What The Fuel Squeeze Means For Russia
The immediate economic losers are Russian refiners, retailers, and consumers. The strategic loser is the country’s ability to treat domestic fuel as a stable, low-friction input for transport and industry. The more often stations impose caps, the more the energy system becomes a visible part of the war economy rather than an invisible support function.
For Ukraine, the logic is straightforward: refinery strikes can impose costs on Russia without holding territory. That creates pressure on the domestic economy, adds administrative burden for Moscow, and can force officials to spend time on fuel allocation instead of routine market management.
For Russia, the key issue is resilience. The country still has a large energy system and plenty of tools to limit damage, but the combination of repeated strikes and visible rationing suggests that the market is more fragile than headline production figures imply. The problem is not just how much fuel Russia can produce in total; it is how reliably it can move that fuel from refinery to consumer.
The next catalysts are easy to identify.

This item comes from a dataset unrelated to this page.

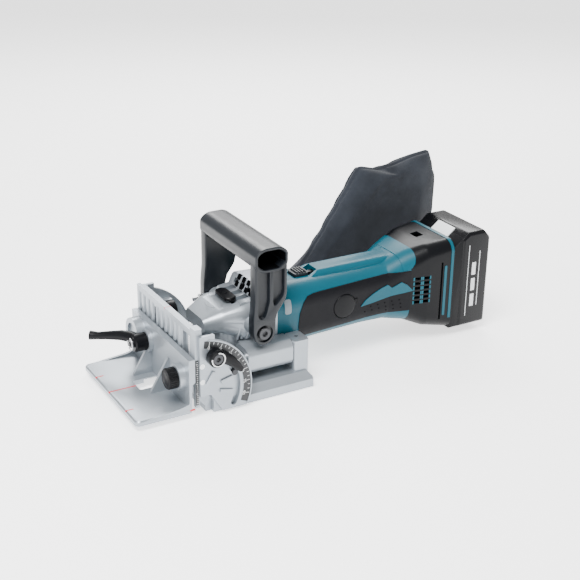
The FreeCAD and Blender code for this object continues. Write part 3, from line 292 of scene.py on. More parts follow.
def woven(name, shade, light):
    """Plain woven cloth: threads over and under each other, with a soft sheen and worn patches."""
    made = bpy.data.materials.new(name)
    made.use_nodes = True
    tree = made.node_tree
    shader = tree.nodes["Principled BSDF"]
    coordinates = tree.nodes.new("ShaderNodeTexCoord").outputs["Object"]
    axes = tree.nodes.new("ShaderNodeSeparateXYZ")
    tree.links.new(coordinates, axes.inputs[0])
    threads = [math_node(tree, "SINE", math_node(tree, "MULTIPLY", axes.outputs[axis], THREADS), 0.0)
               for axis in ("X", "Z")]
    weave = math_node(tree, "MULTIPLY", threads[0], threads[1])
    worn = noise(tree, coordinates, 30.0, 4.0, 0.6)
    fuzz = noise(tree, coordinates, 1400.0, 2.0, 0.6)
    height = math_node(tree, "ADD", math_node(tree, "MULTIPLY", weave, 0.5), fuzz)
    bump = tree.nodes.new("ShaderNodeBump")
    bump.inputs["Strength"].default_value = 0.7
    bump.inputs["Distance"].default_value = 0.00025
    tree.links.new(height, bump.inputs["Height"])
    tree.links.new(bump.outputs["Normal"], shader.inputs["Normal"])
    tone = remap(tree, math_node(tree, "ADD", worn, math_node(tree, "MULTIPLY", weave, 0.12)),
                 0.3, 0.7, 0.0, 1.0)
    tree.links.new(blend_colour(tree, tone, (*shade, 1), (*light, 1)), shader.inputs["Base Color"])
    tree.links.new(remap(tree, fuzz, 0.3, 0.7, 0.78, 0.95), shader.inputs["Roughness"])
    shader.inputs["Sheen Weight"].default_value = 0.08
    shader.inputs["Specular IOR Level"].default_value = 0.2
    return made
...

Watch for whether refinery repairs restore output quickly, whether Ukraine keeps targeting new refining and storage sites, and whether Russian authorities expand caps or other controls. If the attacks continue at the current pace, the fuel shortage story is likely to remain a major domestic issue. If repairs outrun the damage, the weekly price jump may cool, but the structural vulnerability will remain.
The broader lesson is that repeated precision strikes can strain a fuel system faster than one-off outages suggest. Russia’s gasoline market is now showing that stress in real time, and the retail response is telling the story more clearly than the refinery fire itself.